Now, if we look at the getloadavg function signature in C, we will see that the first parameter is a pointer to an array of double values, and the second one is an int:
# This is C code
int getloadavg(double loadavg[], int nelem);
However, neither double nor int are present among the primitive Rust data types, and we need to find an implementation of those data types for Rust. Fortunately, we can find it as c_double and c_int in the libc crate, so we use them in our code:
use libc::{c_double, c_int};
Then, we are able to add a reference to this function in our Rust code:
extern {
fn getloadavg(load_avg: *mut c_double, load_avg_len: c_int);
}
As we can see, this function will take a mutable c_double pointer to the first element of the output array, and a c_int for the count of elements.
Now we're able to call getloadavg:
let load_averages: [f64; 3] = unsafe {
let mut lavgs: [c_double; 3] = [0f64, 0f64, 0f64];
getloadavg(lavgs.as_mut_ptr(), 3);
lavgs
};
This way, our LoadAvg::new constructor can be:
fn new() -> LoadAvg {
let load_averages: [f64; 3] = unsafe {
let mut lavgs: [c_double; 3] = [0f64, 0f64, 0f64];
getloadavg(lavgs.as_mut_ptr(), 3);
lavgs
};
LoadAvg {
last: load_averages[0],
last5: load_averages[1],
last15: load_averages[2]
}
}
According to the initial requirement, we need a /loadavg endpoint that will handle GET requests and will respond with the load average in JSON.
To accomplish this, Rocket maps a route and a set of validation conditions to a function that will handle the input data and generate a response. The validations are concisely expressed through attributes in the functions. This attribute is used to define the request method, parameters and constraints of a specific endpoint.
With this in mind, the responsibility of our handler will be to create a new instance of LoadAvg y return its value in JSON.
First, we add the necessary references to our src/main.rs for the Rocket tools. At the top of the main file, we must add some directives to tell the compiler that we'll be using some custom features:
#![feature(plugin)]
#![plugin(rocket_codegen)]
extern crate rocket;
Next, lets implement an initial handler for our endpoint:
#[get("/loadavg")]
fn loadavg() -> String {
format!("{:?}", LoadAvg::new())
}
The handler definition starts with an attribute in which we define the request method, the route and the parameters of an endpoint. #[get("/loadavg")] indicates that the following function will respond only to GET requests to the /loadavg path, and will not take any parameter.

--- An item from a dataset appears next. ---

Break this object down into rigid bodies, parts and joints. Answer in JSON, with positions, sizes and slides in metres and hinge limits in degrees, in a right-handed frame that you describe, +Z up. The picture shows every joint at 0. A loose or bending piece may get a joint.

After the attribute, a function is defined to handle the matching requests. The function's return data type must implement the Responder trait, that defines how a data type is transformed into a HTTP response.

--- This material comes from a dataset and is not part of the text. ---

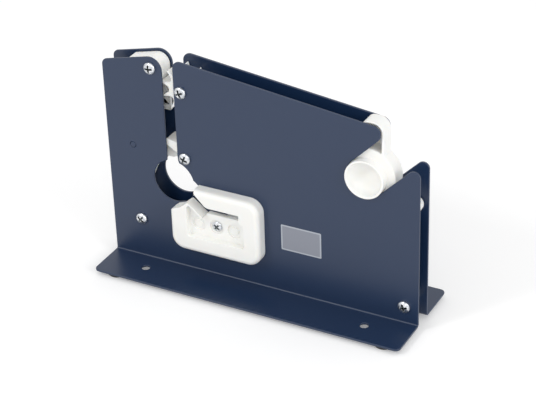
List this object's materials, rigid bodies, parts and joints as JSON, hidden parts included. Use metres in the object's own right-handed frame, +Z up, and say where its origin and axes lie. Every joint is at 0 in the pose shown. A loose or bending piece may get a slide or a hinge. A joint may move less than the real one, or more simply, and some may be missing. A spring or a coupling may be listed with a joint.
{
  "type": "bag neck sealer",
  "caption": "Bench-top bag neck sealer: bent steel side plates with a slot for a bag's neck, a tape hub, toothed feed wheel, sprung arms, tape cutter and guarded trimming blade.",
  "frame": {"origin": "centre of the footprint, on the surface that the feet stand on", "axes": "+X from the bag slot to the tape hub, +Y from the front plate to the rear one, +Z up"},
  "size_m": [0.216, 0.073, 0.1508],
  "materials": {
    "painted_steel": "satin powder coat",
    "painted_pin": "satin powder coat",
    "white_plastic": "satin moulded",
    "zinc_plate": "bright zinc",
    "bare_steel": "ground",
    "spring_steel": "drawn wire",
    "black_rubber": "matt"
  },
  "bodies": {
    "frame": {"front_plate": "painted_steel", "rear_plate": "painted_steel", "arm_sleeve": "zinc_plate", "wheel_sleeve": "zinc_plate", "cutter_sleeve": "zinc_plate", "shoe_sleeve": "zinc_plate", "tail_sleeve": "zinc_plate", "front_screws": "zinc_plate", "rear_screws": "zinc_plate", "spring_post": "painted_pin", "stop_post": "bare_steel", "arm_spring": "spring_steel", "cutter_spring": "spring_steel", "shoe_spring": "spring_steel", "trim_guard": "white_plastic", "trim_blade": "bare_steel", "guard_screw": "zinc_plate", "guard_nut": "zinc_plate", "rubber_feet": "black_rubber"},
    "arm": {"pressure_arm": "white_plastic"},
    "wheel": {"feed_wheel": "white_plastic"},
    "cutter": {"cutter_lever": "white_plastic", "tape_knife": "bare_steel", "knife_rivets": "zinc_plate"},
    "shoe": {"neck_shoe": "white_plastic"},
    "hub": {"tape_hub": "white_plastic"}
  },
  "joints": [
    {"name": "hub_spin", "type": "hinge", "parent": "frame", "child": "hub", "pos_m": [0.073, 0, 0.1], "axis": [0, 1, 0], "continuous": true},
    {"name": "wheel_spin", "type": "hinge", "parent": "frame", "child": "wheel", "pos_m": [-0.0519, 0, 0.1304], "axis": [0, 1, 0], "continuous": true},
    {"name": "arm_swing", "type": "hinge", "parent": "frame", "child": "arm", "pos_m": [-0.0728, 0, 0.143], "axis": [0, 1, 0], "range_deg": [0, 12], "stiffness_Nm_per_rad": 0.05, "springref_deg": -34.38, "deforming": ["arm_spring"]},
    {"name": "cutter_swing", "type": "hinge", "parent": "frame", "child": "cutter", "pos_m": [-0.0514, 0, 0.0844], "axis": [0, -1, 0], "range_deg": [0, 60], "stiffness_Nm_per_rad": 0.03, "springref_deg": -45.84, "deforming": ["cutter_spring"]},
    {"name": "shoe_swing", "type": "hinge", "parent": "frame", "child": "shoe", "pos_m": [-0.0865, 0, 0.0324], "axis": [0, -1, 0], "range_deg": [0, 6], "stiffness_Nm_per_rad": 0.05, "springref_deg": -34.38, "deforming": ["shoe_spring"]}
  ]
}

We have not had to implement Responder anywhere by ourselves because Rocket already implements it for a bunch of standard data types.
Our handler is not yet available for clients. It must be mounted first when the application starts. Then, the Rocket's Web server must be started in the main function of our project. It's a funny launch sequence. After the engine ignition, the mount function allows to provide a set of routes by using the routes! macro. After all routes has been mounted, you can then launch the rocket:
fn main() {
rocket::ignite()
.mount("/", routes![loadavg])
.launch();
}
Now we can run our application using cargo run:
🚀 Rocket has launched from http://localhost:8000...
However, if we query the endpoint at http://localhost:8000/loadavg, we'll realize the content of the response is not in JSON yet. But this is going to change pretty soon.
Ultimately, we need to make sure the response is properly formatted according to the JSON initial specification, and that the adequate headers are set for clients to be able to process the response properly. This may sound complicated, but Rocket provides tools to handle JSON easily in its contrib crate. The rocket_contrib::JSON data type allows us to wrap a serializable data type and make it the handler output type, so it will handle all the specific details automatically.
The JSON data type requires some additional dependencies to work. More specifically, it uses the serde crate, which is probably the most used for serialization and deserialization in Rust. Lets add the needed bits to our [dependencies] section so it looks as follows:
[dependencies]
libc = "*"
rocket = "0.1.6"
rocket_codegen = "0.1.6"
rocket_contrib = { version = "0.1.6", features = ["json"] }
serde = "0.8"
serde_json = "0.8"
serde_derive = "0.8"
Then, we need to add the crates references at the top of our src/main.rs file:
extern crate serde_json;
#[macro_use] extern crate rocket_contrib;
#[macro_use] extern crate serde_derive;
use rocket_contrib::JSON;
At this point, we only need to make sure that our response data type can be correctly serialized as JSON. Given that LoadAvg is pretty simple, and all of its fields can be easily translated to its JSON counterparts, we can use #[derive()] to automatically implement serde's Serialize trait:
#[derive(Serialize)]
struct LoadAvg {
last: f64,
last5: f64,
last15: f64
}
We've removed the Debug trait as well since we wont be using it anymore.
By giving our data type the super power to be transformed to JSON, we can refactor our handler to return rocket_contrib::JSON:
#[get("/loadavg")]
fn loadavg() -> JSON<LoadAvg> {
JSON(LoadAvg::new())
}
Finally, we can run the application again using cargo run and check how the response for the /loadavg endpoint is correctly formatted.